LGAICLMar 12

When LLM Judge Scores Look Good but Best-of-N Decisions Fail

arXiv:2603.1252057.21 citations
AI Analysis

This addresses a critical issue for practitioners deploying LLMs in selection tasks, revealing that standard validation metrics are insufficient and offering an incremental improvement through better auditing methods.

The paper tackles the problem that using LLMs as judges with global correlation metrics can be misleading for best-of-n selection tasks, showing that a judge with moderate global correlation (r=0.47) captures only 21.0% of potential improvement over random choice in a benchmark, while explicit pairwise judging recovers much of this lost signal, raising recovery to 61.2%.
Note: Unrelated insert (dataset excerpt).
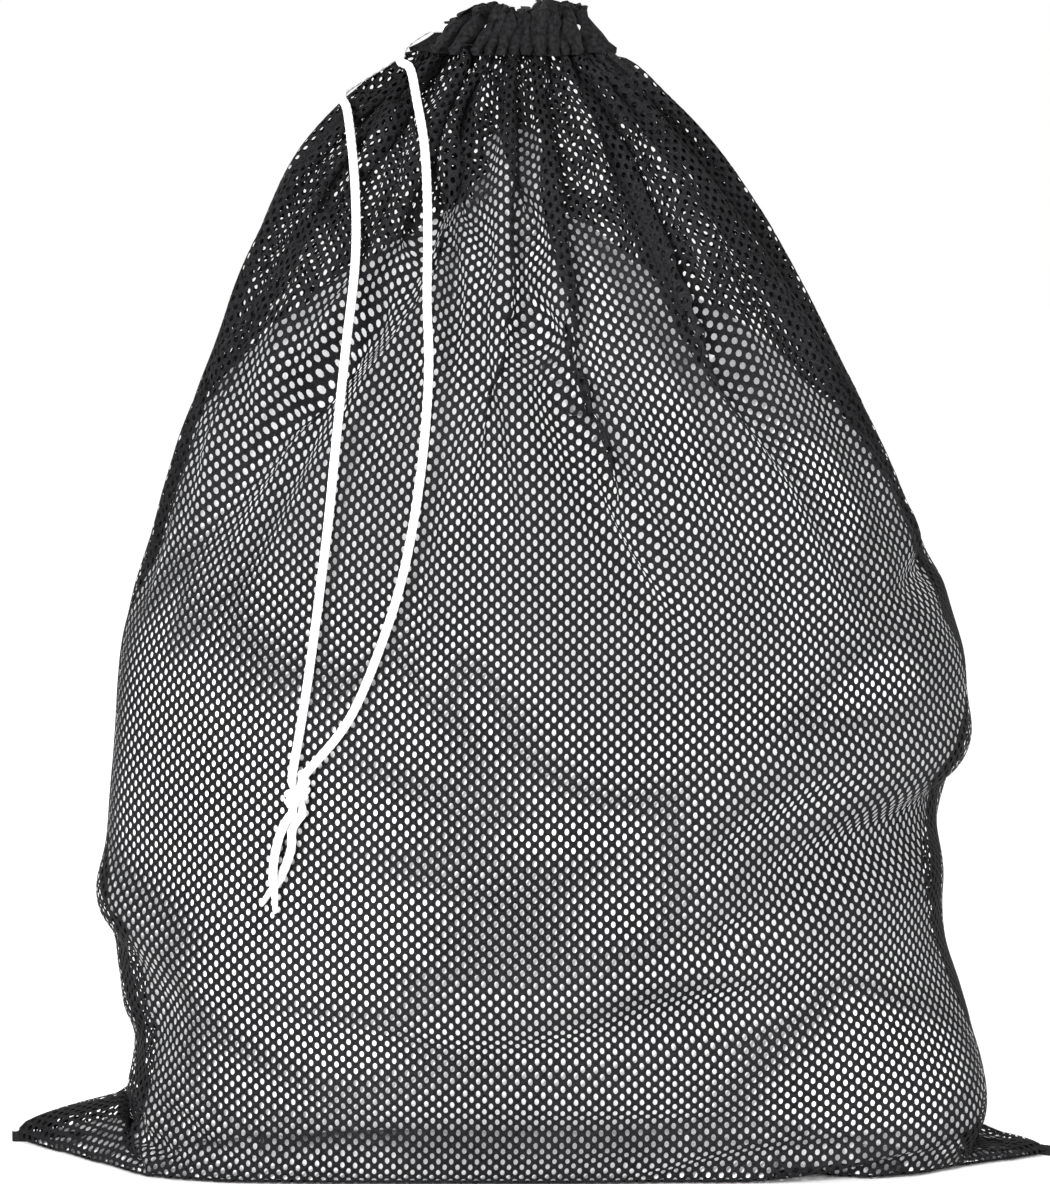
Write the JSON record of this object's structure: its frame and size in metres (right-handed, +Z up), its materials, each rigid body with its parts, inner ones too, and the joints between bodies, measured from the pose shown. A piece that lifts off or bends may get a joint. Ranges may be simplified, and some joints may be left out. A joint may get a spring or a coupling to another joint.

Large language models are often used as judges to score candidate responses, then validated with a single global metric such as correlation with reference labels. This can be misleading when the real deployment task is best-of-n selection within a prompt. In a 5,000-prompt best-of-4 benchmark from Chatbot Arena, a judge with moderate global correlation (r = 0.47) captures only 21.0% of the improvement that perfect selection would achieve over random choice. The gap arises because global agreement is driven largely by prompt-level baseline effects, while selection depends on within-prompt ranking: within-prompt correlation is only r_within = 0.27, and coarse pointwise scoring creates ties in 67% of pairwise comparisons. In a matched-pair best-of-2 audit, explicit pairwise judging recovers much of this lost signal, raising recovery from 21.1% to 61.2%. For judge-based selection, the relevant audit should report within-prompt signal, tie rates, and recovery/top-1 accuracy, not global agreement alone.